▶ _Set exercise_:
Locate and copy all lines bearing the word "from".

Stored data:

----------

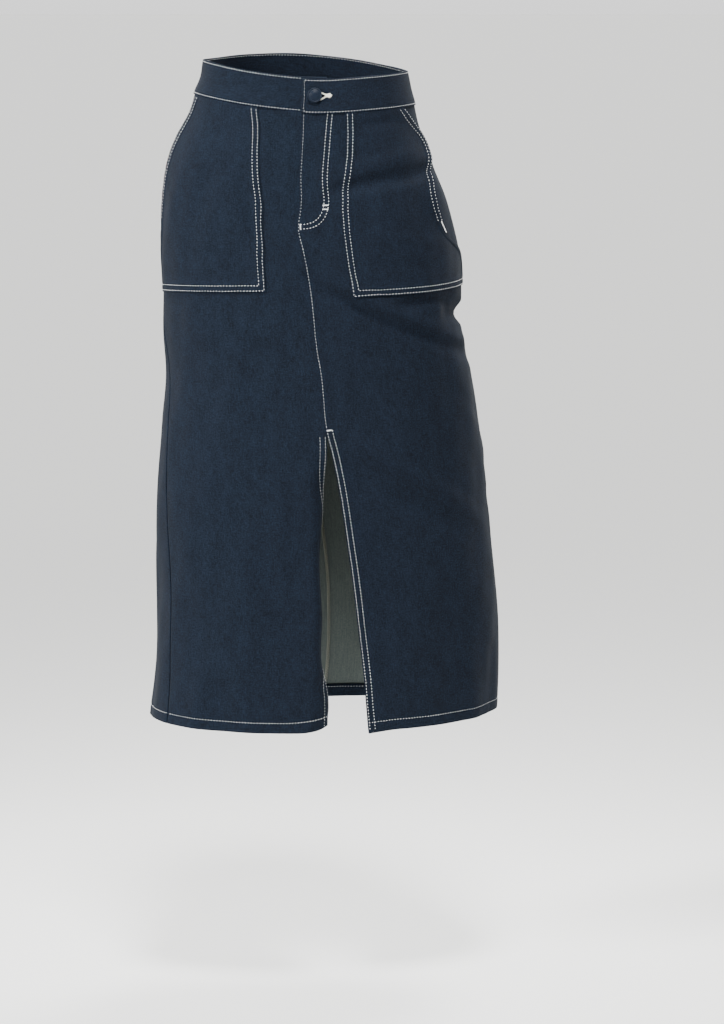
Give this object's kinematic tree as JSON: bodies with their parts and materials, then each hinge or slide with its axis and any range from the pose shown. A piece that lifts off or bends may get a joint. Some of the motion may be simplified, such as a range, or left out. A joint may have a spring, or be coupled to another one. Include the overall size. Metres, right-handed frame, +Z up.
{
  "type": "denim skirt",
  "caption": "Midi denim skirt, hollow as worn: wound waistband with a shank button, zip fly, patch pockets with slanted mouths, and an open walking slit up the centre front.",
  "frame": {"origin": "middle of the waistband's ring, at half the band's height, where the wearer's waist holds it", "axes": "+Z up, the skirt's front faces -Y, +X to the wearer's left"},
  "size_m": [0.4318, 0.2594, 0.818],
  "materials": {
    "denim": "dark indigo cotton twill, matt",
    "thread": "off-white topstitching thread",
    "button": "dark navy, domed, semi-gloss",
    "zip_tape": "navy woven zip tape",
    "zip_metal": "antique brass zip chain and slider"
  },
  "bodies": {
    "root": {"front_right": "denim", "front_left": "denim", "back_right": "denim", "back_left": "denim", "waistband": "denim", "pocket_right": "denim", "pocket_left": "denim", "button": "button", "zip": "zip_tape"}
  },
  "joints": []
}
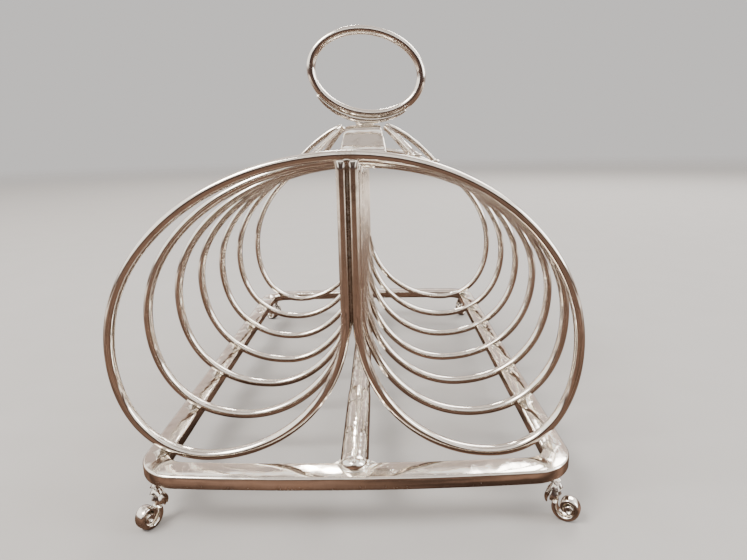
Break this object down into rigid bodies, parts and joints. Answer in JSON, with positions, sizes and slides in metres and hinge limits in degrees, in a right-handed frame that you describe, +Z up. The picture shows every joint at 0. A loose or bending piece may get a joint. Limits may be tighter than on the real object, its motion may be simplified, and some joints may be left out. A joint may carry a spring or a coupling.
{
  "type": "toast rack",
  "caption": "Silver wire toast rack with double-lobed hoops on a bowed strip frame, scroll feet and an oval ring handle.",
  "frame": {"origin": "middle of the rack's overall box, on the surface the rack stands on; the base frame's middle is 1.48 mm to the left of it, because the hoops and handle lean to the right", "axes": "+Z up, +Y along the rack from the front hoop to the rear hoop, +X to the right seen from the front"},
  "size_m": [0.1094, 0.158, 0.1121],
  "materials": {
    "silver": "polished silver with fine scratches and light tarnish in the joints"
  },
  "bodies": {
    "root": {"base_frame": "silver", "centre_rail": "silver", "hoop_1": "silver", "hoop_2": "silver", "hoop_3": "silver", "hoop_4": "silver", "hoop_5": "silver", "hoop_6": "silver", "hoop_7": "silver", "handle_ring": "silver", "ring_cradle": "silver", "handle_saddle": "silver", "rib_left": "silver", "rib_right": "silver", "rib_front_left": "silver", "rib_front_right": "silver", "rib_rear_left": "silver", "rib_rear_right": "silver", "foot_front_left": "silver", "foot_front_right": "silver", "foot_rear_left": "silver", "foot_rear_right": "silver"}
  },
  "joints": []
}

----------

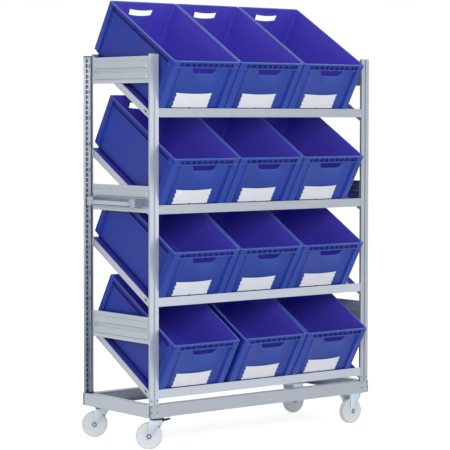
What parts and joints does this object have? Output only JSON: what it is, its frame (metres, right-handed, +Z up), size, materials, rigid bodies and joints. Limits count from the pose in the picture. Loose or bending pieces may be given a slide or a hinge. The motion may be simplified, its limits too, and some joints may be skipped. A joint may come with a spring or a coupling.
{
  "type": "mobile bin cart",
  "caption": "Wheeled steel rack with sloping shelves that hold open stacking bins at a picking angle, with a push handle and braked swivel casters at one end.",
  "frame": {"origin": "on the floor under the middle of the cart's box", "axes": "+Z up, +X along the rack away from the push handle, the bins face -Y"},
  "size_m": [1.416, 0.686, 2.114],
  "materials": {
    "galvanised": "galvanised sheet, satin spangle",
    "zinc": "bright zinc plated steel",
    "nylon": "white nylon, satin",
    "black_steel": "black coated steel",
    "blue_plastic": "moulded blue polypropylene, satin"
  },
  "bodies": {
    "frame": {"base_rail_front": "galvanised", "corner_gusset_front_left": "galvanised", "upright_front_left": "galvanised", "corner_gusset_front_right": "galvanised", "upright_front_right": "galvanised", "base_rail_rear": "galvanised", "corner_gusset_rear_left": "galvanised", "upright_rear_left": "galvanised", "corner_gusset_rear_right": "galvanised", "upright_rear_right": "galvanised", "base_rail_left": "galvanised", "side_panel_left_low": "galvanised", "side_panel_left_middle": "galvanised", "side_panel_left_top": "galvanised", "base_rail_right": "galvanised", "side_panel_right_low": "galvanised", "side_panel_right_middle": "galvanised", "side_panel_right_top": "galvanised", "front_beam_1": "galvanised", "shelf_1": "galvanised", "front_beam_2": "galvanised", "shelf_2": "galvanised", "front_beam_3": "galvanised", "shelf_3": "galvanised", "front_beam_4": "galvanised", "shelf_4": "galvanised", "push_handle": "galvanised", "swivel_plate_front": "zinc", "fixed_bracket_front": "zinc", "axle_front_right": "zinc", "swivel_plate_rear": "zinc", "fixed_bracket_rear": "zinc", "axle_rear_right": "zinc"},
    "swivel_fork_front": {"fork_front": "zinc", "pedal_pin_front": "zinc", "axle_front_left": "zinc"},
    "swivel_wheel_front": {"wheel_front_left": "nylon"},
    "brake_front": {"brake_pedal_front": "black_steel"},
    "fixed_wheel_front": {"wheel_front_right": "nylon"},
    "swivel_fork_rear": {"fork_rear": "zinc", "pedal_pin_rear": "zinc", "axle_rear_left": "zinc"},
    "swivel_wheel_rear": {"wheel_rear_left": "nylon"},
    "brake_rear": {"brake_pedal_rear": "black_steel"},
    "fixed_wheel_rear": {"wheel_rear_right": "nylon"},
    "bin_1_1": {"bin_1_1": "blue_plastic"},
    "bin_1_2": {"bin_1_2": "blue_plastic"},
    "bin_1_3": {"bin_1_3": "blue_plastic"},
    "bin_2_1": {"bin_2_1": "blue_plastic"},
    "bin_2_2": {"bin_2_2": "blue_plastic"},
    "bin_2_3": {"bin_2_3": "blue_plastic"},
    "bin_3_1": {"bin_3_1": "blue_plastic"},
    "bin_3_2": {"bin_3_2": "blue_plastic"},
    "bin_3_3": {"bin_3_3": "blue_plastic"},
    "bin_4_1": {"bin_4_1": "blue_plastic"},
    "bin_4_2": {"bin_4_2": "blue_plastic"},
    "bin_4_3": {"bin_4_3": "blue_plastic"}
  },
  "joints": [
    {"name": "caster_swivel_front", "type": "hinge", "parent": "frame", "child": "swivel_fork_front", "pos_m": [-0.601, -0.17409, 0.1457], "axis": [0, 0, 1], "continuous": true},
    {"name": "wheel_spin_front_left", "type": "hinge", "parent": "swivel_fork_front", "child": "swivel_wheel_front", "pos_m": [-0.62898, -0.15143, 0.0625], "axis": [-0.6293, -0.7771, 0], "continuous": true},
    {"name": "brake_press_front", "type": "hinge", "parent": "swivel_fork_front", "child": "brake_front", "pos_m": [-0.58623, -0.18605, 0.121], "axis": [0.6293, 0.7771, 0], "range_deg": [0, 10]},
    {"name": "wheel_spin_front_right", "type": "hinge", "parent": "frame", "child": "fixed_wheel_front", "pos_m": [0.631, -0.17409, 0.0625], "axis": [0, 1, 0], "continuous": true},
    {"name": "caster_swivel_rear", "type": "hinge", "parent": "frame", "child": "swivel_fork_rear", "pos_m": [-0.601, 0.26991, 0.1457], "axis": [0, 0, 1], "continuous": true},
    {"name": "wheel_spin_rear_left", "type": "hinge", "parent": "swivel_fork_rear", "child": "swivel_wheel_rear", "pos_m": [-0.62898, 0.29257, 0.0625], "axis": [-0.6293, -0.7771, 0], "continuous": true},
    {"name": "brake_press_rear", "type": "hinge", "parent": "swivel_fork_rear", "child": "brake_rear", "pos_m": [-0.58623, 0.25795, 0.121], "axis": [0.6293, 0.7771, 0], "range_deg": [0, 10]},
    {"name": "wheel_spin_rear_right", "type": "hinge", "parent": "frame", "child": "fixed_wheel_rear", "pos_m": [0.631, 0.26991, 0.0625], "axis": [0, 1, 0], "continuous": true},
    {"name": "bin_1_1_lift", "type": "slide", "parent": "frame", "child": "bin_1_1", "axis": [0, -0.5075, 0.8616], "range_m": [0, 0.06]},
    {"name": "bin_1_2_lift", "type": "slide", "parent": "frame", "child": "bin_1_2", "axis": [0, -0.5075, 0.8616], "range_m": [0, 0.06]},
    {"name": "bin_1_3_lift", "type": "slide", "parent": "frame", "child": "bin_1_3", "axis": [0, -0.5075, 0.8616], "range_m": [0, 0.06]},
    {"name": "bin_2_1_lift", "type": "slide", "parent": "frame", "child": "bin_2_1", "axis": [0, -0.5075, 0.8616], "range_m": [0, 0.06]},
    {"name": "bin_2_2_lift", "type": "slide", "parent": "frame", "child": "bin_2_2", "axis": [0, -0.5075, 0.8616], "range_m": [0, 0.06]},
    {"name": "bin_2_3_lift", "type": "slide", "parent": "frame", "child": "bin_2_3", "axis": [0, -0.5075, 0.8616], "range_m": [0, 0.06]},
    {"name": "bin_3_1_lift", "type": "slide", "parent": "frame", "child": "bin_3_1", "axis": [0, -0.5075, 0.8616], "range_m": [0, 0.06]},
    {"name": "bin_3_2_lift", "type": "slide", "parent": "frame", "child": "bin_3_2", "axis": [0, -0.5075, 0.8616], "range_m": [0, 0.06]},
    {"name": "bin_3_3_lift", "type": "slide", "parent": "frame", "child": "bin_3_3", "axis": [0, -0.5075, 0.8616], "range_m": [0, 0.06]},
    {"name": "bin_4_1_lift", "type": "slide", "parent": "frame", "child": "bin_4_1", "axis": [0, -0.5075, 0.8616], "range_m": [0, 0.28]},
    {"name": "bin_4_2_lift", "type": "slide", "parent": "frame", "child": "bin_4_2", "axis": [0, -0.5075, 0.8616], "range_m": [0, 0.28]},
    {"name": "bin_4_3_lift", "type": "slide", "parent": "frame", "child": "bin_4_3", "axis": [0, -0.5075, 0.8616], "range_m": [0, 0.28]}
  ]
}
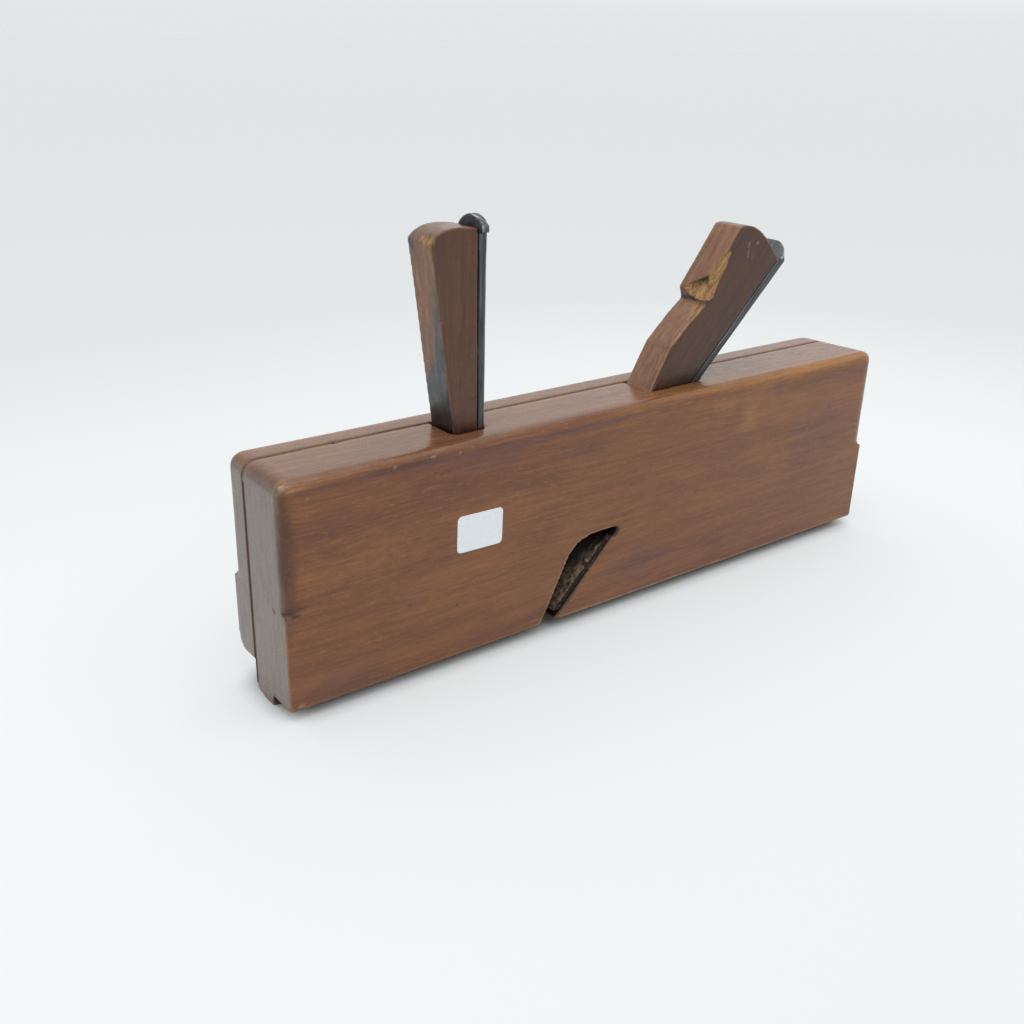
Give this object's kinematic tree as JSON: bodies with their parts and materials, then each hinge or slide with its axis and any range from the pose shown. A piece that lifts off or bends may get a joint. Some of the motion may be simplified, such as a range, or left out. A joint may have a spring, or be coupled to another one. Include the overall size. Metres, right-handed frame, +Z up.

----------

▶ _Reply to the exercise_:
Give this object's kinematic tree as JSON: bodies with their parts and materials, then each hinge or slide with its axis and any range from the pose shown. A piece that lifts off or bends may get a joint. Some of the motion may be simplified, such as a range, or left out. A joint may have a spring, or be coupled to another one. Include the overall size. Metres, right-handed frame, +Z up.
  "frame": {"origin": "middle of the rack's overall box, on the surface the rack stands on; the base frame's middle is 1.48 mm to the left of it, because the hoops and handle lean to the right", "axes": "+Z up, +Y along the rack from the front hoop to the rear hoop, +X to the right seen from the front"},
What parts and joints does this object have? Output only JSON: what it is, its frame (metres, right-handed, +Z up), size, materials, rigid bodies and joints. Limits count from the pose in the picture. Loose or bending pieces may be given a slide or a hinge. The motion may be simplified, its limits too, and some joints may be skipped. A joint may come with a spring or a coupling.
  "frame": {"origin": "on the floor under the middle of the cart's box", "axes": "+Z up, +X along the rack away from the push handle, the bins face -Y"},
Give this object's kinematic tree as JSON: bodies with their parts and materials, then each hinge or slide with its axis and any range from the pose shown. A piece that lifts off or bends may get a joint. Some of the motion may be simplified, such as a range, or left out. A joint may have a spring, or be coupled to another one. Include the overall size. Metres, right-handed frame, +Z up.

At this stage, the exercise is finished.